La letra y la sangre
Creo, sinceramente, que el ser humano progresa y se civiliza a base de palos. La tendencia a la perversidad, a la vulneración de las normas, es consustancial con nuestra especie y se pone de manifiesto desde la primera infancia. El niño busca, instintivamente, el enchufe de la luz para meter los deditos y destruye, con instintiva maestría, el tibor de porcelana que trajo un tatarabuelo de Filipinas. Desde los primeros momentos de su vida en sociedad, el menor tiende a la pereza, al desdén por el esfuerzo, el gusto por los recreos y la aversión hacia la disciplina. Por mucho que disguste, sigue siendo cierto que la letra con sangre entra.
Acaba de entrar en vigor el carnet de conducir por puntos, con las posibilidades de perderlo y afrontar multas, que no se sabe bien cómo pueden cobrarse, entre tanta gente como conduce un automóvil que sólo es suyo en una ínfima parte, mientras afronte larguísimos plazos. La campaña ha sido escalofriante, pero, a mi entender, bien orientada, porque amenaza con darle un tiento a lo que el ser humano estima -corrientemente- más que la vida: la cartera.
Al cabo de más de un siglo de la aparición de los automóviles, aquellos viejos cacharros, que tanto se parecían a los landós, los faetones, las calesas, con poca más velocidad que la de los tiros de caballos, el invento se ha perfeccionado sin pausa. En el Madrid de los años veinte, los señoritos se pavoneaban de haber "coronado Perdices" a 70 por hora y se quitaban desdeñosamente los guantes afirmando que "apestaban a volante".
Desde entonces, paralelamente, han mejorado la mecánica de los coches y el pavimento de las carreteras. Puedo recordar, sin esfuerzo, la odisea que en los años cincuenta suponía un viaje Madrid-Gerona. Había que aprovisionar de gasolina en la capital; luego, en Zaragoza y, finalmente, en Barcelona, porque no había otras estaciones de gasolina intermedias. Compartiendo el camino con carros tirados por mulas, los pinchazos, muy a menudo producidos por los clavos de las herraduras desprendidos, eran peripecias inevitables: extraer la rueda, desmontar la cámara de goma, localizar el pinchazo, aplicar el parche y comprobar en un recipiente de agua si la reparación había sido correcta. Aparte de una o dos ruedas de repuesto, era frecuente pasar por el trance de aquellas interminables y penosas manipulaciones.
Cien años después, aquella prehistoria es prácticamente desconocida y cualquier persona mayor de 18 años puede manejar un vehículo capaz de alcanzar, sin aparente esfuerzo, los 180 kilómetros por hora, y me refiero a los automóviles más usuales y al alcance de cualquier financiación.

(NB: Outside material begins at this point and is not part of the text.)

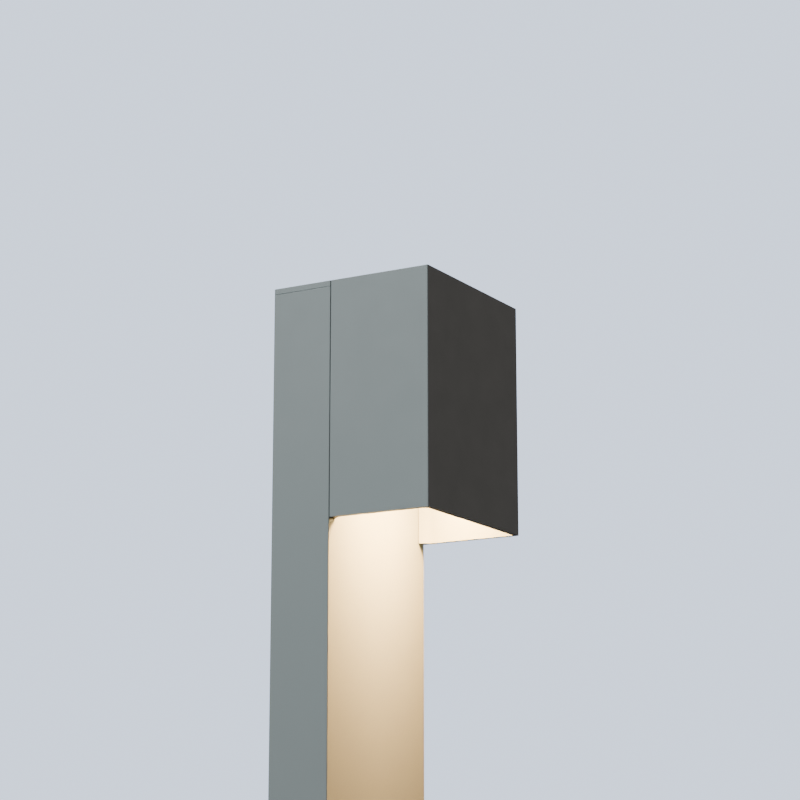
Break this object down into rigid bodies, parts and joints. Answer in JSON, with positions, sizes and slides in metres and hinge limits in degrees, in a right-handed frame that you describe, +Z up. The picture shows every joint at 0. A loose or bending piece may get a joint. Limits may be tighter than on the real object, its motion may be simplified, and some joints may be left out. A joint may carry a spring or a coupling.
{
  "type": "bollard light",
  "caption": "Rectangular post light with a box-shaped hood that shines down the post's front face, on a bolted base plate with a rear service door.",
  "frame": {"origin": "centre of the four anchor slots on the underside of the base plate, on the post's axis", "axes": "+Z up along the post, -Y towards the hood's front, +Y towards the service door, X across"},
  "size_m": [0.18, 0.1473, 0.9],
  "materials": {
    "powder_coat": "fine-textured grey powder coat on aluminium",
    "inner_coat": "light powder coat on aluminium",
    "stainless": "stainless steel",
    "seal_rubber": "matt black EPDM",
    "bare_aluminium": "plain die-cast aluminium",
    "zinc_sheet": "zinc-plated steel sheet",
    "plated_steel": "zinc-plated steel",
    "brass": "plain brass",
    "thermal_silicone": "soft grey silicone",
    "board_mask": "white solder mask",
    "led_phosphor": "yellow phosphor in silicone",
    "reflector_white": "satin white",
    "clear_glass": "clear toughened glass",
    "lead_sheath": "black sheath",
    "earth_sheath": "green sheath",
    "driver_case": "white moulded case",
    "terminal_plastic": "grey moulded polyamide",
    "gland_plastic": "black moulded polyamide"
  },
  "bodies": {
    "post": {"post_profile": "powder_coat", "post_cap": "powder_coat", "head_housing": "powder_coat", "base_plate": "powder_coat", "glass_frame": "inner_coat", "base_screws": "stainless", "cap_screws": "stainless", "head_screws": "stainless", "heat_sink_screws": "stainless", "board_screws": "stainless", "glass_frame_screws": "stainless", "tray_screws": "stainless", "driver_screws": "stainless", "terminal_screws": "stainless", "cap_gasket": "seal_rubber", "head_gasket": "seal_rubber", "glass_gasket": "seal_rubber", "door_gasket": "seal_rubber", "lead_grommet": "seal_rubber", "gland_seal": "seal_rubber", "heat_sink": "bare_aluminium", "door_frame": "bare_aluminium", "gear_tray": "zinc_sheet", "head_inserts": "plated_steel", "earth_stud": "brass", "earth_nut": "brass", "thermal_pad": "thermal_silicone", "led_board": "board_mask", "led_chips": "led_phosphor", "reflector": "reflector_white", "glass_cover": "clear_glass", "led_lead": "lead_sheath", "mains_leads": "lead_sheath", "earth_lead": "earth_sheath", "led_driver": "driver_case", "terminal_block": "terminal_plastic", "gland_body": "gland_plastic", "gland_nut": "gland_plastic"},
    "door": {"service_door": "powder_coat", "door_screws": "stainless"}
  },
  "joints": [
    {"name": "door_lift_off", "type": "slide", "parent": "post", "child": "door", "axis": [0, 1, 0], "range_m": [0, 0.06]}
  ]
}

La mortandad en carretera, en realidad, no es, desde la estadística, excesiva: los accidentes laborales son mucho más frecuentes, pero hacen bien las autoridades en intentar corregir esa hemorragia que parece cebarse, con especial encono, en la juventud. Las anteriores campañas terroríficas dieron pocos resultados, si la causa es el alcohol o los narcóticos, pero, volviendo al comienzo, estimo prudente y atinado aumentar la cuantía de las multas y, más coactivo y exitoso, la posible retirada del permiso de conducir. La aflicción económica puede ser satisfecha por los padres o por fáciles insolvencias, pero lo otro está más certeramente planteado.
Me tengo por un conductor prudente y sería raro no serlo a edad tan avanzada, pero hace unos meses, conduciendo por una carretera comarcal a las nueve de la mañana, ante una larga recta, bien conocida por mí, en época aún invernal, sin apenas tráfico, ni turistas, ni vías coincidentes, fui multado por haber sobrepasado el límite de velocidad, lo que era cierto. No le recomiendo a nadie que discuta con agentes de tráfico; en muchos casos hacen este trabajo por imperativos recaudatorios. En aquél y tantos otros, la posibilidad de un accidente era parecida a la de que a uno le caiga un rayo durante una tormenta. Al día siguiente fui a una oficina de Correos y pagué sin rechistar -con una rebaja del 30%- la multa, que creía -y creo- totalmente injustificada. Pero, desde ese momento, vivo pendiente de las advertencias que marcan la velocidad a la que se puede circular, sin preguntarme si aquellas advertencias son correctas o arbitrarias. Y dejándome adelantar por quienes, todavía, no han sido multados.